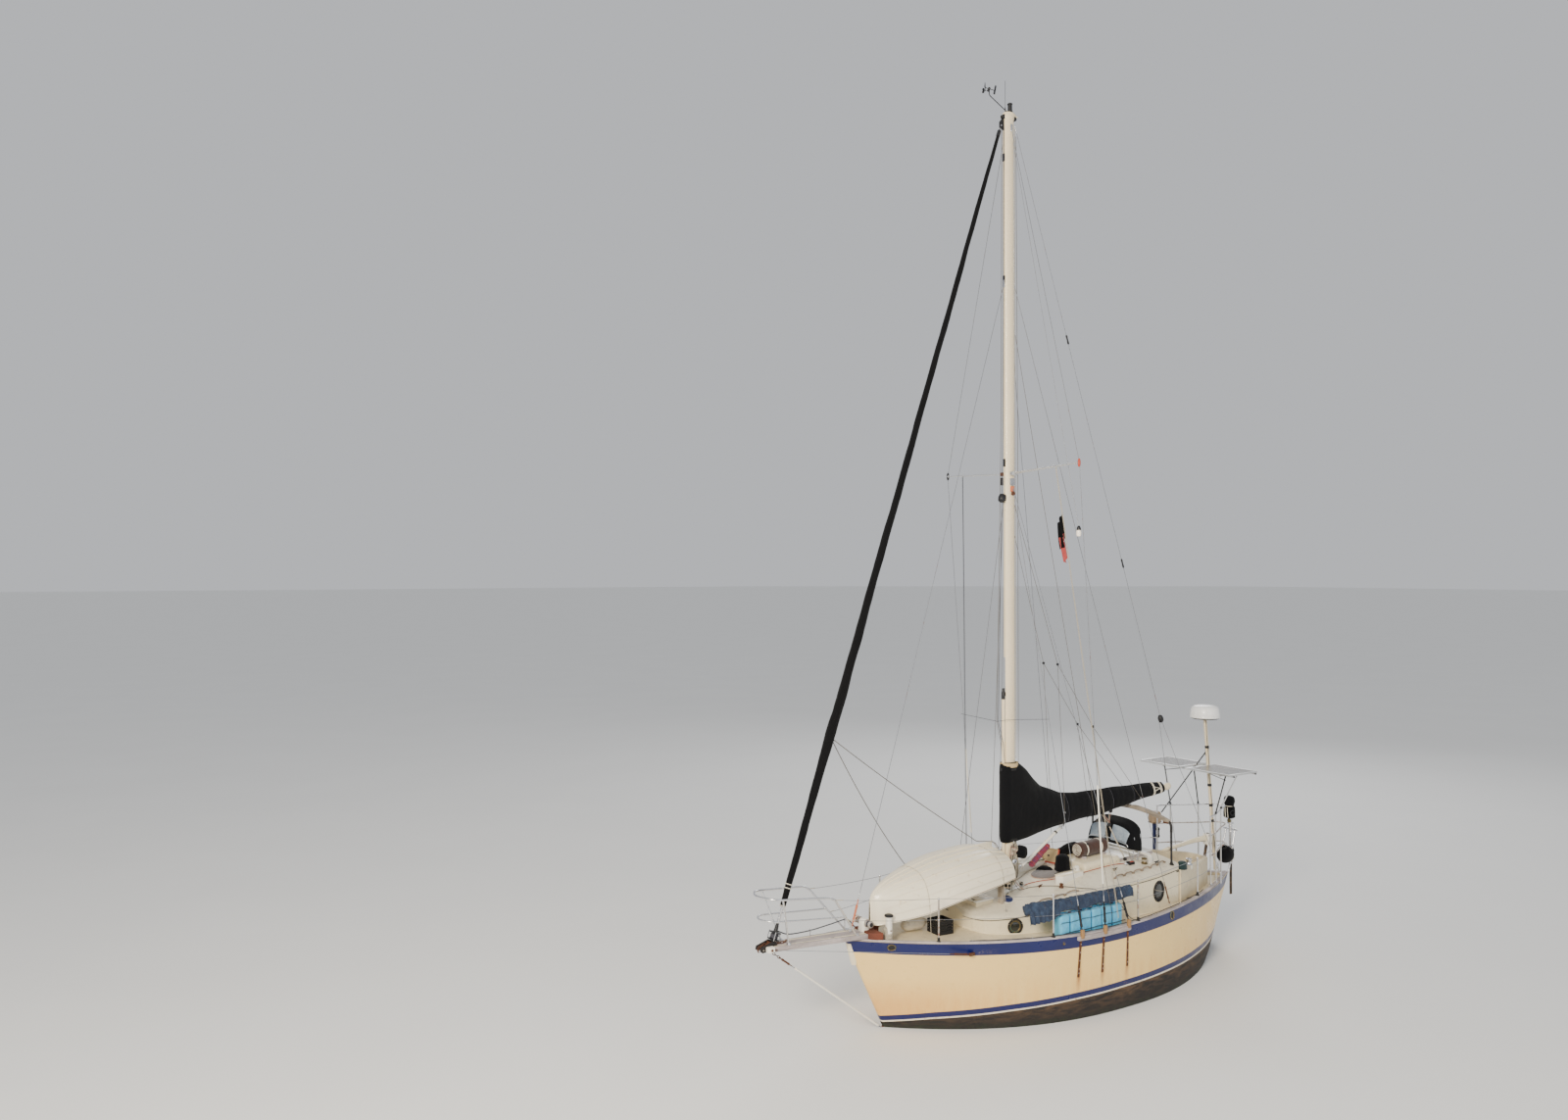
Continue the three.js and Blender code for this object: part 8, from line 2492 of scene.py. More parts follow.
# ------------------------------------------------------------------ topside fittings
def topside_fittings():
    """hawse rings through the blue band, a skin fitting, and the plank behind the shroud straps"""
    p = Piece("hawse_rings", angle=40)
    for s in (1, -1):
        for x, z, rx, rz in ((3.635, 1.256, 0.060, 0.047), (-1.193, 1.157, 0.056, 0.066)):
            y = side_y(x, z)
            dx = (side_y(x + 0.05, z) - side_y(x - 0.05, z)) / 0.1
            dz = (side_y(x, z + 0.03) - side_y(x, z - 0.03)) / 0.06
            nrm = Vector((-dx, 1, -dz)).normalized()
            t1 = Vector((1, dx, 0)).normalized()
            t2 = nrm.cross(t1).normalized()
            def ring_at(k, off):
                out = []
                for c, q in circle(32, 1):
                    v = Vector((x, y, z)) + t1 * (rx * k * c) + t2 * (rz * k * q) + nrm * off
                    out.append((v.x, s * v.y, v.z))
                return out
            p.loft([ring_at(1.12, -0.004), ring_at(1.10, 0.006), ring_at(0.98, 0.014), ring_at(0.84, 0.012), ring_at(0.76, 0.004), ring_at(0.72, 0.001)], M["bronze"], caps=False)
            # black disc filling each ring: painted shade standing for the dark opening
            p.loft([ring_at(0.74, 0.0035), ring_at(0.40, 0.0030), ring_at(0.02, 0.0028)], M["black"], caps=False)
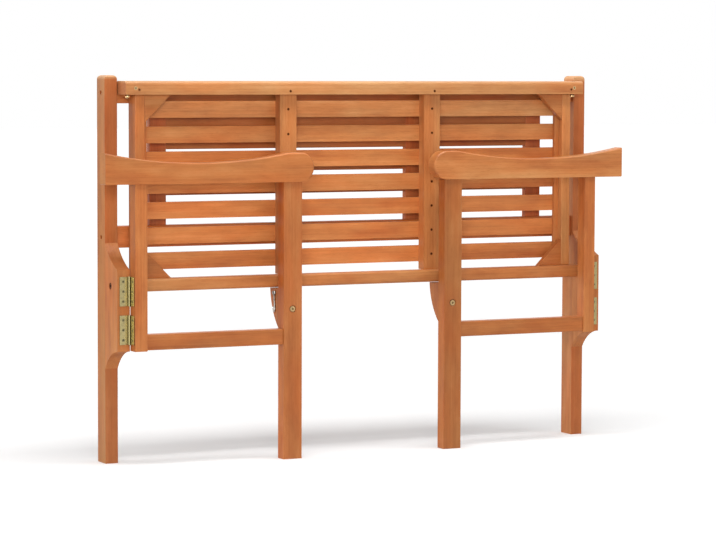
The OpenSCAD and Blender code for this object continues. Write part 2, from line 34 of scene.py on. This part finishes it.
# Linear colours of the wood and the metals
WOOD_DARK = (0.34, 0.093, 0.026)
WOOD_MID = (0.52, 0.177, 0.050)
WOOD_LIGHT = (0.66, 0.268, 0.092)
WOOD_PORE = (0.60, 0.46, 0.36)
WOOD_END = (0.40, 0.130, 0.038)
# Painted highlight: the paler colour painted on the tops of some boards
WOOD_TOP_HIGHLIGHT = (0.62, 0.36, 0.17)
BRASS = (0.64, 0.54, 0.26)
GOLDEN = (0.80, 0.54, 0.26)
BRONZE = (0.17, 0.05, 0.017)
DULL_BRASS = (0.30, 0.27, 0.15)
STEEL = (0.66, 0.64, 0.60)
BLACK = (0.0, 0.0, 0.0)
WHITE = (1.0, 1.0, 1.0)

# Noises of the wood: stretch along the grain and across it, scale, detail and roughness
BROAD = (1.1, 16.0, 1.6, 2.0, 0.5)
MOTTLE = (13.0, 42.0, 1.2, 2.0, 0.5)
PATCHES = (4.0, 17.0, 1.4, 2.0, 0.5)
STREAKS = (1.9, 90.0, 1.3, 4.0, 0.62)
FIBRE = (9.0, 720.0, 1.2, 3.0, 0.6)
PORES = (55.0, 1500.0, 1.2, 1.0, 0.5)

# Shares of the rings and the noises in the figure
RING_SHARE = 0.02
BROAD_SHARE = 0.38
MOTTLE_SHARE = 0.24
STREAK_SHARE = 0.15
FIBRE_SHARE = 0.19

# Levels of the figure at which the wood is dark, middling and light
DARK_AT = 0.32
MID_AT = 0.51
LIGHT_AT = 0.72

# Warmer and cooler patches: level of their noise, and colour factors there
WARM_PATCH = (0.36, (1.02, 0.93, 0.87))
COOL_PATCH = (0.64, (0.98, 1.06, 1.12))

# Growth rings, how much they are drawn out along the grain, and how far off their heart is
RINGS = {"Scale": 44.0, "Distortion": 2.2, "Detail": 2.0, "Detail_Scale": 0.9}
RING_DRAW = 0.05
HEART_OUT = 0.12
HEART_OUT_SPREAD = 0.05
HEART_ASIDE = 0.07

# Steps and spread by which the boards' places in the noise differ
NOISE_STEP = 1.9
NOISE_SPREAD = 2.701

# Levels of the noise at which a pore begins and is full, and how much pores darken
PORE_FROM = 0.60
PORE_FULL = 0.70
PORE_DEPTH = 0.4

# How squarely sawn ends face along their axis, and the faces along X that get painted light and shade,
# where they begin and are full
END_FACING = (0.75, 0.95)
SHADED_SIDE_FACING = (0.6, 0.8)

# How much of the ends' own colour shows, and how much the rings show in it
END_DEPTH = 0.55
END_RINGS = 0.5

# How strong the painted highlight on a board's top is, and the height over which it sets in
TOP_HIGHLIGHT_DEPTH = 0.75
TOP_HIGHLIGHT_FADE = 0.006

# Oil finish: its roughness, what streaks and sawn ends add to that, and its specular level
OIL_ROUGH = 0.23
STREAK_ROUGH = 0.22
END_ROUGH = 0.2
OIL_SPECULAR = 0.24

# Relief of fibres and pores: share of each, then strength and distance of the bump
FIBRE_RELIEF = 0.5
PORE_RELIEF = 0.5
WOOD_BUMP = (0.22, 0.0004)

# A board that has no tone of its own below is lighter or darker by up to this
TONE_SPREAD = 0.04

# The boards differ by sines of their numbers, which turn by these angles from board to board
NOISE_TURN = 3.1
HEART_OUT_TURN = 2.3
HEART_ASIDE_TURN = 1.7
TONE_TURN = 5.7
TONE_START = 0.4

# Wear of the metals: scale and detail of its noise, and the levels where it begins and is full
WEAR = (140.0, 4.0)
WEAR_FROM = 0.45
WEAR_FULL = 0.75

# How much the wear shows, how bright dulled metal and the painted shade in its recesses are, and what
# wear adds to roughness
WEAR_DEPTH = 0.8
DULLED = 0.62
RECESS_SHADE = 0.12
WEAR_ROUGH = 0.2

# Painted shade in recesses: their size, how sharply it sets in, and the samples it takes
RECESS_REACH = 0.004
RECESS_POWER = 2.5
RECESS_SAMPLES = 8

# Brushing of the metals: its detail, then strength and distance of the bump
BRUSHED_DETAIL = 2.0
METAL_BUMP = (0.12, 0.0002)

# Arris radius of each kind of wood piece, smallest where the hinged pieces meet
ROUND_HINGED = 0.0004
ROUND_ARM = 0.0016
ROUND_FRAME = 0.0018
ROUND_SLAT = 0.0018
ROUND_SMALL = 0.0010

# Arrises sharper than this are eased, in so many steps
EASE_ANGLE = math.radians(40)
EASE_STEPS = 3

# Triangles that differ by less than this lie in one flat face
FLAT_ANGLE = math.radians(0.5)

# The hooks' wire is this much thicker all round than its solid
HOOK_PLUMP = 0.0005

# Corners closer than this are joined before a mesh is shaped
MERGE = 0.00001

# Strength of the world as light, and as the camera and reflections see it
WORLD_LIGHT = 0.31
WORLD_SEEN = 1.0

# The floor, and how much it glows for the camera at each distance from the bench
FLOOR_SIZE = 60
FLOOR_COLOUR = (0.74, 0.74, 0.74)
FLOOR_ROUGH = 0.9
FLOOR_GLOW = {0: 0.16, 1: 0.32, 2: 0.50, 4: 0.68, 8: 0.78}

# Lamps: where each stands, what it aims at, its width and height, and its power
LAMPS = {
    "key": ((-2.5, -4.9, 1.7), (0, 0, 0.6), (2.2, 1.8), 121),
    "left": ((-4.2, 1.9, 1.7), (0, 0, 0.5), (2.0, 2.4), 70),
    "side": ((-4.6, -1.6, 1.2), (0, 0, 0.5), (1.4, 1.8), 13),
    "fill": ((4.4, -3.0, 1.5), (0, 0, 0.55), (2.0, 2.0), 13),
    "top": ((0, -0.7, 2.7), (0, 0, 0.6), (3.0, 0.6), 60),
}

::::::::

→ **CHALLENGE**: The records above should be restated word for word, please.

→ **OUTPUT FOR THIS EXERCISE**:
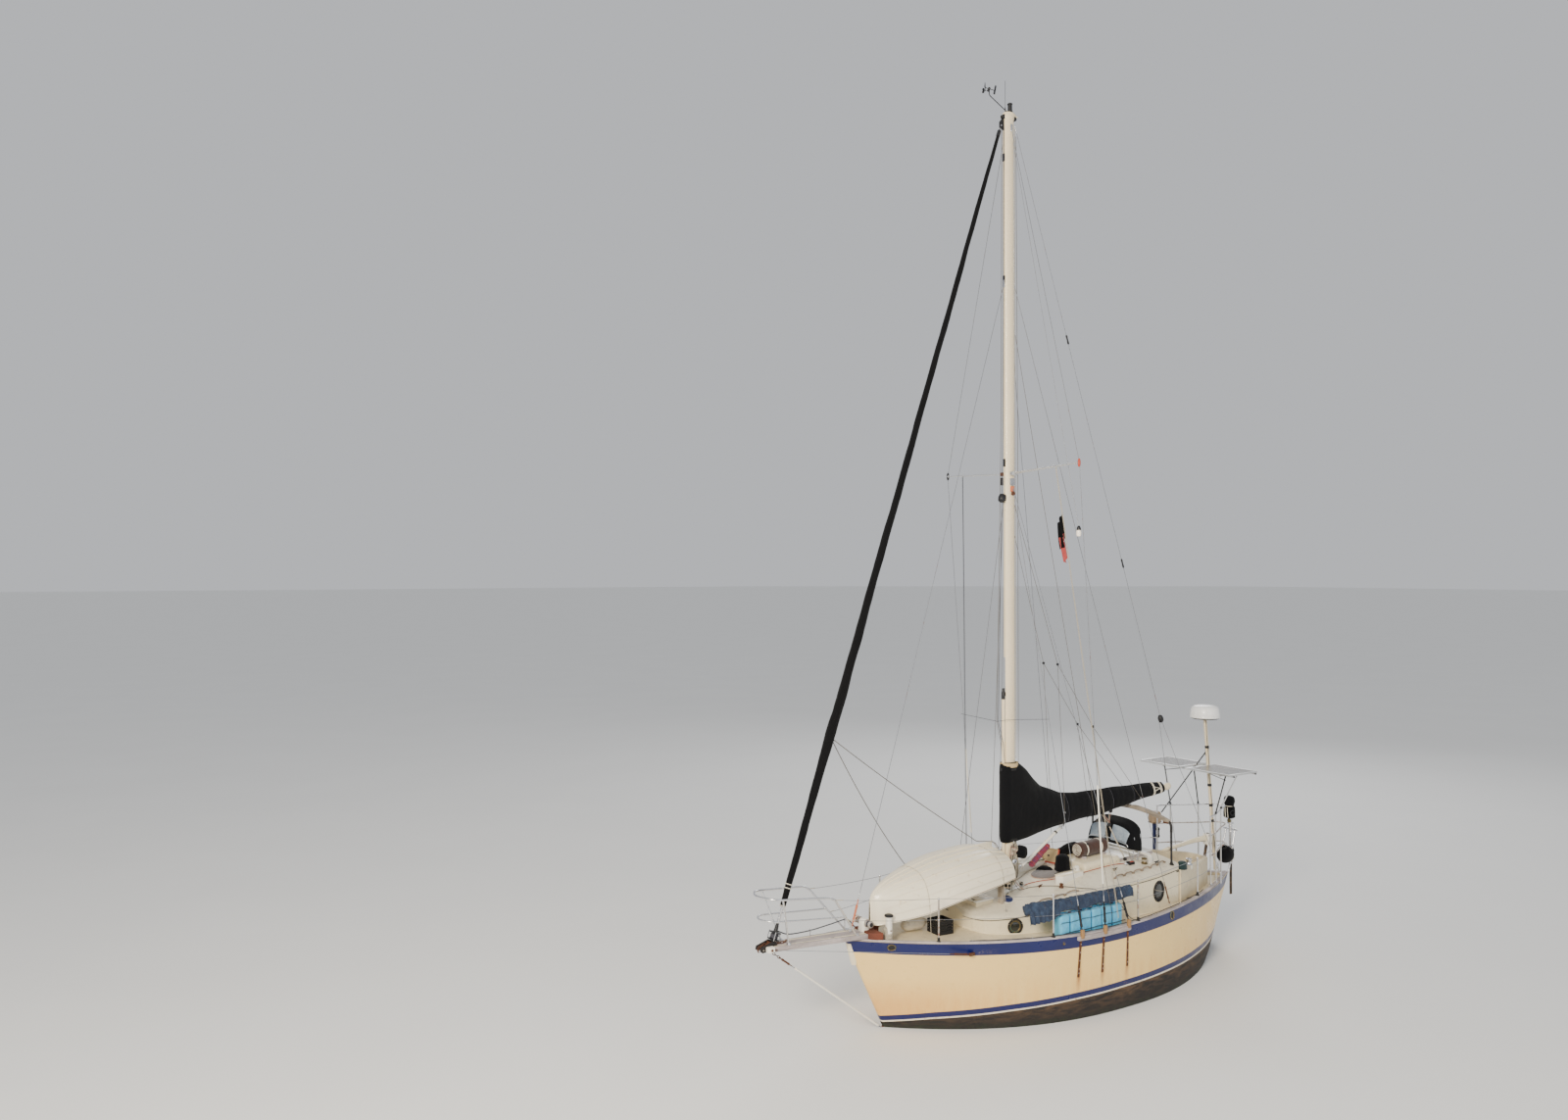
Continue the three.js and Blender code for this object: part 8, from line 2492 of scene.py. More parts follow.
# ------------------------------------------------------------------ topside fittings
def topside_fittings():
    """hawse rings through the blue band, a skin fitting, and the plank behind the shroud straps"""
    p = Piece("hawse_rings", angle=40)
    for s in (1, -1):
        for x, z, rx, rz in ((3.635, 1.256, 0.060, 0.047), (-1.193, 1.157, 0.056, 0.066)):
            y = side_y(x, z)
            dx = (side_y(x + 0.05, z) - side_y(x - 0.05, z)) / 0.1
            dz = (side_y(x, z + 0.03) - side_y(x, z - 0.03)) / 0.06
            nrm = Vector((-dx, 1, -dz)).normalized()
            t1 = Vector((1, dx, 0)).normalized()
            t2 = nrm.cross(t1).normalized()
            def ring_at(k, off):
                out = []
                for c, q in circle(32, 1):
                    v = Vector((x, y, z)) + t1 * (rx * k * c) + t2 * (rz * k * q) + nrm * off
                    out.append((v.x, s * v.y, v.z))
                return out
            p.loft([ring_at(1.12, -0.004), ring_at(1.10, 0.006), ring_at(0.98, 0.014), ring_at(0.84, 0.012), ring_at(0.76, 0.004), ring_at(0.72, 0.001)], M["bronze"], caps=False)
            # black disc filling each ring: painted shade standing for the dark opening
            p.loft([ring_at(0.74, 0.0035), ring_at(0.40, 0.0030), ring_at(0.02, 0.0028)], M["black"], caps=False)
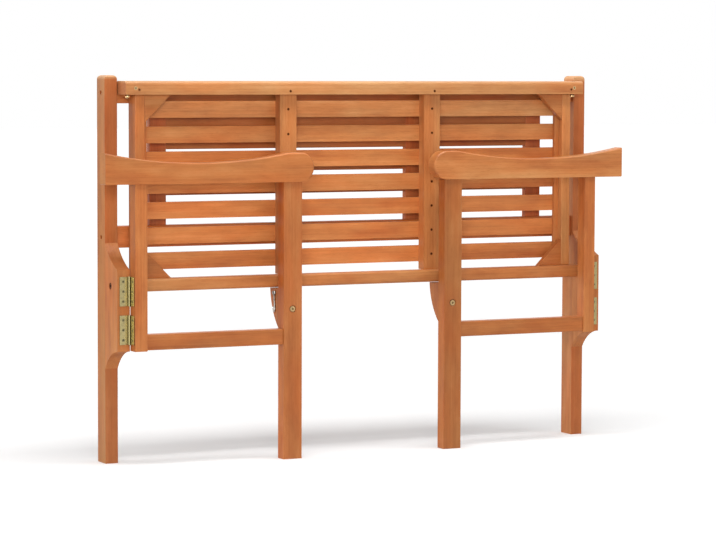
The OpenSCAD and Blender code for this object continues. Write part 2, from line 34 of scene.py on. This part finishes it.
# Linear colours of the wood and the metals
WOOD_DARK = (0.34, 0.093, 0.026)
WOOD_MID = (0.52, 0.177, 0.050)
WOOD_LIGHT = (0.66, 0.268, 0.092)
WOOD_PORE = (0.60, 0.46, 0.36)
WOOD_END = (0.40, 0.130, 0.038)
# Painted highlight: the paler colour painted on the tops of some boards
WOOD_TOP_HIGHLIGHT = (0.62, 0.36, 0.17)
BRASS = (0.64, 0.54, 0.26)
GOLDEN = (0.80, 0.54, 0.26)
BRONZE = (0.17, 0.05, 0.017)
DULL_BRASS = (0.30, 0.27, 0.15)
STEEL = (0.66, 0.64, 0.60)
BLACK = (0.0, 0.0, 0.0)
WHITE = (1.0, 1.0, 1.0)

# Noises of the wood: stretch along the grain and across it, scale, detail and roughness
BROAD = (1.1, 16.0, 1.6, 2.0, 0.5)
MOTTLE = (13.0, 42.0, 1.2, 2.0, 0.5)
PATCHES = (4.0, 17.0, 1.4, 2.0, 0.5)
STREAKS = (1.9, 90.0, 1.3, 4.0, 0.62)
FIBRE = (9.0, 720.0, 1.2, 3.0, 0.6)
PORES = (55.0, 1500.0, 1.2, 1.0, 0.5)

# Shares of the rings and the noises in the figure
RING_SHARE = 0.02
BROAD_SHARE = 0.38
MOTTLE_SHARE = 0.24
STREAK_SHARE = 0.15
FIBRE_SHARE = 0.19

# Levels of the figure at which the wood is dark, middling and light
DARK_AT = 0.32
MID_AT = 0.51
LIGHT_AT = 0.72

# Warmer and cooler patches: level of their noise, and colour factors there
WARM_PATCH = (0.36, (1.02, 0.93, 0.87))
COOL_PATCH = (0.64, (0.98, 1.06, 1.12))

# Growth rings, how much they are drawn out along the grain, and how far off their heart is
RINGS = {"Scale": 44.0, "Distortion": 2.2, "Detail": 2.0, "Detail_Scale": 0.9}
RING_DRAW = 0.05
HEART_OUT = 0.12
HEART_OUT_SPREAD = 0.05
HEART_ASIDE = 0.07

# Steps and spread by which the boards' places in the noise differ
NOISE_STEP = 1.9
NOISE_SPREAD = 2.701

# Levels of the noise at which a pore begins and is full, and how much pores darken
PORE_FROM = 0.60
PORE_FULL = 0.70
PORE_DEPTH = 0.4

# How squarely sawn ends face along their axis, and the faces along X that get painted light and shade,
# where they begin and are full
END_FACING = (0.75, 0.95)
SHADED_SIDE_FACING = (0.6, 0.8)

# How much of the ends' own colour shows, and how much the rings show in it
END_DEPTH = 0.55
END_RINGS = 0.5

# How strong the painted highlight on a board's top is, and the height over which it sets in
TOP_HIGHLIGHT_DEPTH = 0.75
TOP_HIGHLIGHT_FADE = 0.006

# Oil finish: its roughness, what streaks and sawn ends add to that, and its specular level
OIL_ROUGH = 0.23
STREAK_ROUGH = 0.22
END_ROUGH = 0.2
OIL_SPECULAR = 0.24

# Relief of fibres and pores: share of each, then strength and distance of the bump
FIBRE_RELIEF = 0.5
PORE_RELIEF = 0.5
WOOD_BUMP = (0.22, 0.0004)

# A board that has no tone of its own below is lighter or darker by up to this
TONE_SPREAD = 0.04

# The boards differ by sines of their numbers, which turn by these angles from board to board
NOISE_TURN = 3.1
HEART_OUT_TURN = 2.3
HEART_ASIDE_TURN = 1.7
TONE_TURN = 5.7
TONE_START = 0.4

# Wear of the metals: scale and detail of its noise, and the levels where it begins and is full
WEAR = (140.0, 4.0)
WEAR_FROM = 0.45
WEAR_FULL = 0.75

# How much the wear shows, how bright dulled metal and the painted shade in its recesses are, and what
# wear adds to roughness
WEAR_DEPTH = 0.8
DULLED = 0.62
RECESS_SHADE = 0.12
WEAR_ROUGH = 0.2

# Painted shade in recesses: their size, how sharply it sets in, and the samples it takes
RECESS_REACH = 0.004
RECESS_POWER = 2.5
RECESS_SAMPLES = 8

# Brushing of the metals: its detail, then strength and distance of the bump
BRUSHED_DETAIL = 2.0
METAL_BUMP = (0.12, 0.0002)

# Arris radius of each kind of wood piece, smallest where the hinged pieces meet
ROUND_HINGED = 0.0004
ROUND_ARM = 0.0016
ROUND_FRAME = 0.0018
ROUND_SLAT = 0.0018
ROUND_SMALL = 0.0010

# Arrises sharper than this are eased, in so many steps
EASE_ANGLE = math.radians(40)
EASE_STEPS = 3

# Triangles that differ by less than this lie in one flat face
FLAT_ANGLE = math.radians(0.5)

# The hooks' wire is this much thicker all round than its solid
HOOK_PLUMP = 0.0005

# Corners closer than this are joined before a mesh is shaped
MERGE = 0.00001

# Strength of the world as light, and as the camera and reflections see it
WORLD_LIGHT = 0.31
WORLD_SEEN = 1.0

# The floor, and how much it glows for the camera at each distance from the bench
FLOOR_SIZE = 60
FLOOR_COLOUR = (0.74, 0.74, 0.74)
FLOOR_ROUGH = 0.9
FLOOR_GLOW = {0: 0.16, 1: 0.32, 2: 0.50, 4: 0.68, 8: 0.78}

# Lamps: where each stands, what it aims at, its width and height, and its power
LAMPS = {
    "key": ((-2.5, -4.9, 1.7), (0, 0, 0.6), (2.2, 1.8), 121),
    "left": ((-4.2, 1.9, 1.7), (0, 0, 0.5), (2.0, 2.4), 70),
    "side": ((-4.6, -1.6, 1.2), (0, 0, 0.5), (1.4, 1.8), 13),
    "fill": ((4.4, -3.0, 1.5), (0, 0, 0.55), (2.0, 2.0), 13),
    "top": ((0, -0.7, 2.7), (0, 0, 0.6), (3.0, 0.6), 60),
}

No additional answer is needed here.